Mais il n’est pas moins important de lire, dans le texte d’Escobar, cette information identifiée comme venant d’une “source américaine” d’un service de renseignement, non pas source de lui-même et information pour lui-même, Pépé Escobar, mais source de Asia Times, le site où il publie ses articles, et cela qui n’est pas confirmé par ses interlocuteurs russes : certaines évaluation font penser “à certains” dans la communauté de sécurité nationale US que les Russes sont lancés, avec le S-500, dans un “crash program”, soit un programme de la plus haute priorité, développée en toute urgence... («Some on the U.S. side say the S-500 system is being rolled out in a crash program, as an American intel source told Asia Times. There’s been no Russian confirmation. Officially, Moscow says the system is slated to be rolled out in 2017...»)

Là-dessus, on comprend la logique hypothétique qui peut être développée :

• Les USA, l’USAF en l’occurrence, préparent ou raffinent une structure, sous le commandement le plus élevé, capable de mettre en œuvre une First Strike contre la Russie. Ils la préparent et la raffinent d’autant plus fiévreusement qu’il y aurait la possibilité que les Russes développent de toute urgence leurs “arme absolue” anti-First Strike, le S-500 ; cela signifie pour les USA que la “fenêtre d’opportunité” pour une First Strike se réduit de plus en plus vite et qu’il importe d’agir très vite.

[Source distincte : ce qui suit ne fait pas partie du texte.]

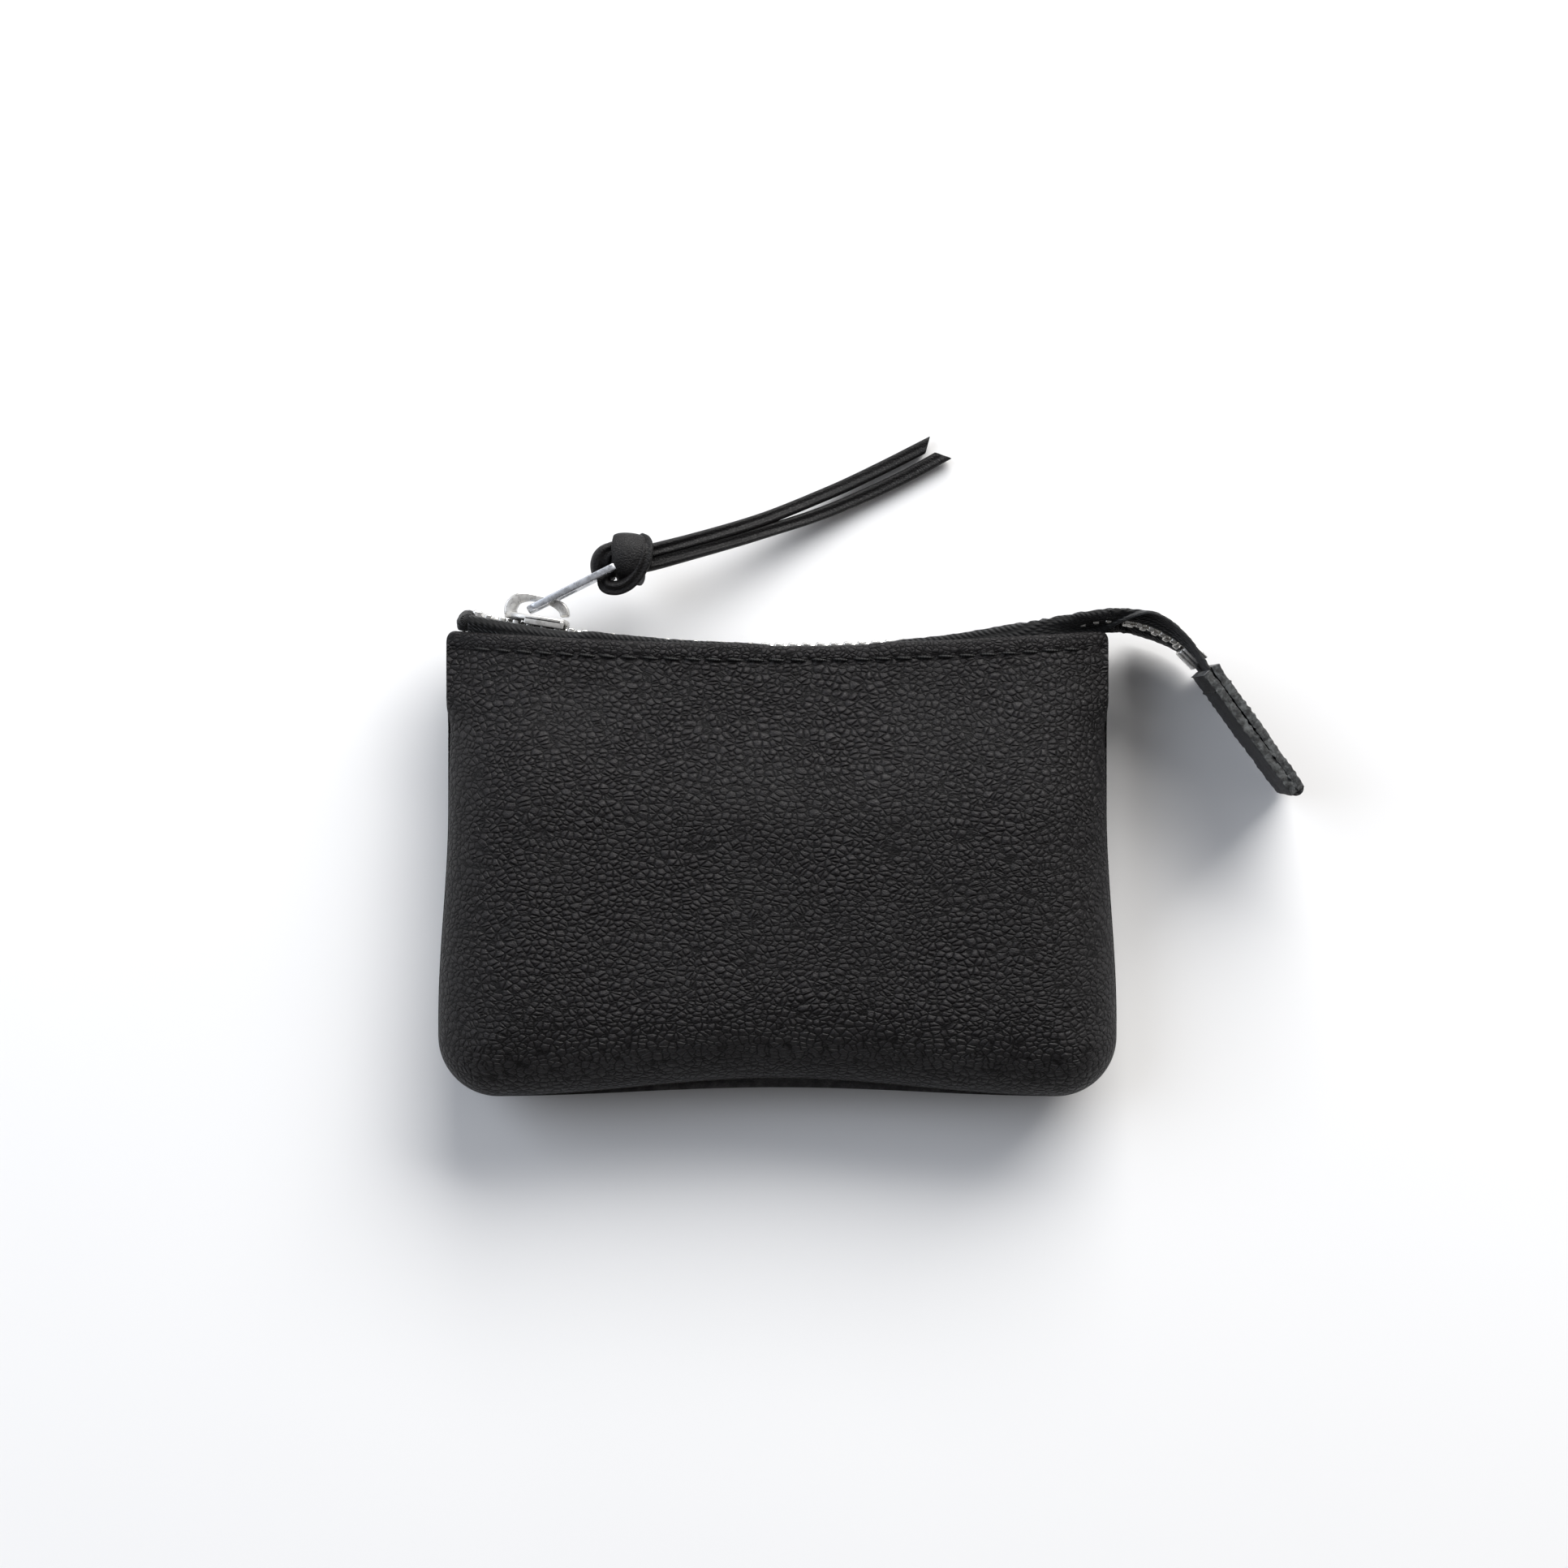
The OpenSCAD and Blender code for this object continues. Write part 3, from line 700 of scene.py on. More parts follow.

• De leur côté, les Russes, exaspérés par les provocations US en corrélation avec la crise ukrainienne, de plus en plus persuadés que les USA veulent effectivement réduire à merci la Russie, accélèrent de toute urgence le programme S-500 anti-First Strike. Ils le font avec d’autant plus de raison que les USA ne parviennent à rien contre la Russie avec les moyens conventionnels (provocation pour susciter une intervention russe en Ukraine, échec des sanctions du point de vue de l’effet sur l’équilibre de la Russie, échec de l’attaque contre le rouble qui s’est superbement redressé après l’attaque de décembre sur le prix du pétrole, etc.) ; l’on peut alors être de plus en plus fondé à croire qu’ils (les USA) pourraient en venir à l’extrême d’une First Strike nucléaire.

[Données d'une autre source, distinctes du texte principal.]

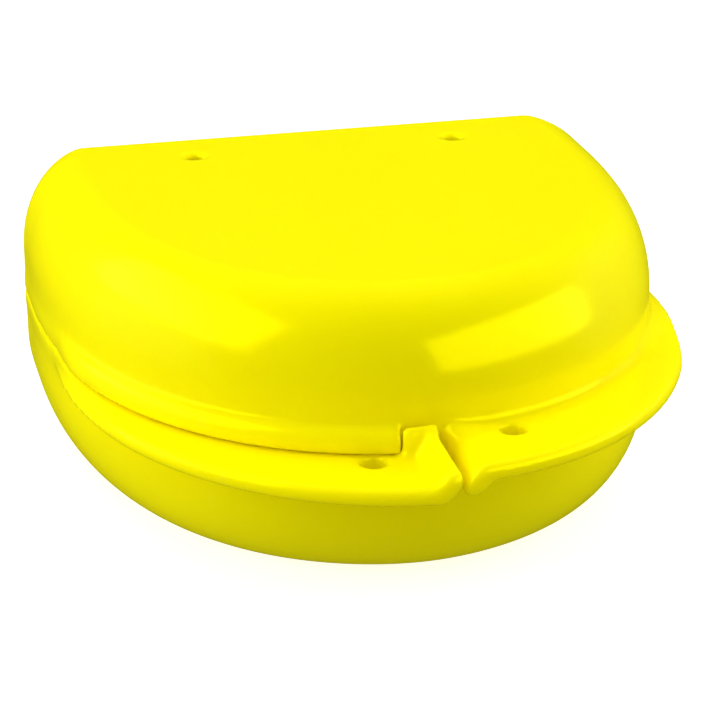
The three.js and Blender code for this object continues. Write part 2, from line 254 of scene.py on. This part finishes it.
def outline(fineness):
    """The whole outline, counter-clockwise from the front centre, and its normals."""
    right = right_outline(fineness)
    left = right[1:-1][::-1] * [-1.0, 1.0]
    loop = np.vstack([right, left])
    along = np.roll(loop, -1, axis=0) - np.roll(loop, 1, axis=0)
    along /= np.linalg.norm(along, axis=1, keepdims=True)
    return loop, np.column_stack([along[:, 1], -along[:, 0]])


# ------------------------------------------------------------ bowl of one half


def bowl(thickness):
    """Signed distance to the wall and dome, shrunk by a wall thickness for the cavity."""
    loop, normal = outline(20)
    dome_steps = 50
    rings = []
    for i in range(dome_steps, -1, -1):
        turn = i / dome_steps * math.pi / 2
        lean = 1.0 - math.cos(turn)
        inset = thickness + (DOME_IN - thickness) * lean
        inset_back = thickness + (DOME_IN_BACK - thickness) * lean
        inset_y = np.where(normal[:, 1] > 0.0, inset_back, inset)
        z = -STRAIGHT - (HALF_HEIGHT - thickness - STRAIGHT) * math.sin(turn)
        moved = loop - normal * np.column_stack([np.full(len(loop), inset), inset_y])
        rings.append(np.column_stack([moved, np.full(len(loop), z)]))
    rings.append(np.column_stack([rings[-1][:, :2], np.full(len(loop), FAR)]))
    n = len(loop)
    middle = [[0.0, 0.0, rings[0][0, 2]], [0.0, 0.0, FAR]]
    points = np.vstack(rings + [middle])
    i = np.arange(n)
    j = (i + 1) % n
    quads = np.vstack(
        [np.column_stack([i, j, j + n, i + n]) + r * n for r in range(len(rings) - 1)]
    )
    last = (len(rings) - 1) * n
    under = np.column_stack([j, i, np.full(n, len(points) - 2)])
    over = np.column_stack([i + last, j + last, np.full(n, len(points) - 1)])
    grid = vdb.FloatGrid.createLevelSetFromPolygons(
        points.astype(np.float32),
        triangles=np.vstack([under, over]).astype(np.uint32),
        quads=quads.astype(np.uint32),
        transform=vdb.createLinearTransform(VOXEL),
        halfWidth=BOWL_BAND,
    )
    field = np.empty(tuple(COUNT), dtype=np.float32)
    grid.copyToArray(field, ijk=tuple(int(v) for v in LOW))
    return field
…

Manifestement, dans cette hypothèse, comme dans toutes les réalités qui concernent les relations entre les USA et la Russie, c’est l’activisme US qui mène la danse, qui suscite les tensions, qui conduit à cette sorte de supputations comme celle qu’on fait ici, qui donne à tous ces signes et symboles la valeur catastrophique qu’on voit. Au centre de cette hypothèse, effectivement, il y a la grande crise générale qui affecte la superpuissance US, son déclin, voire sa dégénérescence, et au-delà la volonté implacable des USA d’éliminer la Russie comme toutes les puissances que les USA jugeraient en position de concurrence, voire d’agression contre eux-mêmes, – puisqu’effectivement, cet effondrement de dégénérescence de la puissance US se nourrit d’une névrose fondamentale, aussi bien paranoïaque que schizophrénique. La politique d’agression, voire d’élimination de la Russie est aujourd’hui un fait avéré (jugement de l’ancien chef des services soviétiques de renseignement extérieur Chebarchine: «La seule chose que l’Ouest attend de la Russie c’est que la Russie n’existe plus»)... Ce constat pourrait s’avérer être une explication fondamentale.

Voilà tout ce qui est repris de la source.